Pro-government media published the names and pictures of 30 of the “terrorist” employees. Nine of them turned out to not be IMM employees at all, while the rest sued the papers for defamation.
Curiously, the first documents the inspectors wanted to see were the lists of contracts the IMM has concluded and the business licenses it has issued since 2019, when Imamoglu became mayor, Tarik Balyali, the CHP spokesman at the municipal assembly, told Al-Monitor. “What do these have to do with a terrorism probe?” he asked, adding that “utterly political motives” underlaid the inspection.
Devlet Bahceli, the leader of the far-right Nationalist Movement Party (MHP), the de facto coalition partner of Erdogan’s Justice and Development Party (AKP), was quick to call for Imamoglu’s removal should the inspectors “establish a crime.” Erdogan, for his part, declared the mayor guilty already, saying that the IMM has become “the apparatus of terrorist organizations.” Furthermore, he said that “the same goes for Ankara,” raising the specter of a similar move against the Ankara Metropolitan Municipality.

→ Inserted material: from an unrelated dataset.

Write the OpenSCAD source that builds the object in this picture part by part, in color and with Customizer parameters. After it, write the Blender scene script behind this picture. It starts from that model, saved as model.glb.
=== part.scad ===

For some observers, the inspection stems from the AKP’s grudge over the 2019 local elections, in which the ruling party lost its longstanding control of Ankara and Istanbul. Others believe the AKP is focused on the upcoming presidential and parliamentary polls. The elections are due in June 2023, but speculation is rife that Erdogan might call snap polls this year should he see a better chance of winning.
Erdogan’s poll numbers have steadily dropped amid economic turmoil, fueled by a severe currency depreciation and skyrocketing prices, and growing allegations of corruption and nepotism in AKP ranks. Meanwhile, Imamoglu and Ankara Mayor Mansur Yavas, also a CHP member, have enjoyed soaring popularity, with both polling ahead of Erdogan in a potential presidential race.
The local election results came from a coalition of opposition forces led by the CHP and backed tacitly by the pro-Kurdish Peoples’ Democratic Party (HDP), which has faced a harsh clampdown and risks being outlawed on charges of collaborating with the PKK.
“Regardless of who the CHP’s [presidential] candidate will be, the AKP-MHP alliance will seek to associate that person with terrorism and weave an election strategy based on narratives of national survival and the security of the state,” political commentator Evren Baris Yavuz told Al-Monitor.
If a criminal complaint is filed against the IMM, “such probes would turn into a judicial stick” against the opposition, Yavuz said. “The aim here is not to obtain a legal conclusion, but to imbue the public with a sense that something fishy is going on in the municipalities.”
In his Jan. 12 speech, Erdogan drew a link between the CHP and the HDP and sought to depict both parties as linked with terrorists. The AKP-MHP alliance, Yavuz said, “is trying to squeeze the opposition as a whole,” hoping that the accusations will eclipse the economic crisis, which currently tops the public agenda.
According to veteran journalist Ismet Demirdogen, the inspection at the IMM marked “the start of the AKP’s undeclared election calendar,” but the timing of the elections depends on the success of AKP's two main current strategies. “The first involves anti-Kurdism and exploitation of religion and the second involves disabling the opposition’s potential presidential candidates,” Demirdogen told Al-Monitor.
Kilicdaroglu was named in the indictment, he pointed out, and Imamoglu might be put on trial for employing people linked to terrorism. And by implicating the Ankara municipality, "Erdogan drew Yavas, also touted as a presidential candidate, into the game. They want to block and discredit those three potential candidates.”
According to Demirdogen, “The AKP’s ultimate objective is to undo the progress that CHP municipalities have made [in reaching out to the masses] through social assistance and solidarity, paralyze those municipalities in the lead-up to the elections and discredit potential candidates. Then they will conduct opinion polls to see whether or not the electorate is buying all this. If it is, they will promptly call elections. And if it isn’t, they will play for time.”
Asked whether Imamoglu and other opposition heavyweights could end up sidelined, CHP deputy chair Ali Oztunc said, “They may entertain such intentions but would not dare to go ahead because the people and the people’s votes is what matters in democracies. The people manifested their will in the elections in Ankara and Istanbul. They will do so in the general elections as well.”
Nevertheless, the CHP last week sent updated guidelines to its mayors across the country, detailing what they should do in the case of police raids, including precautions against evidence planting.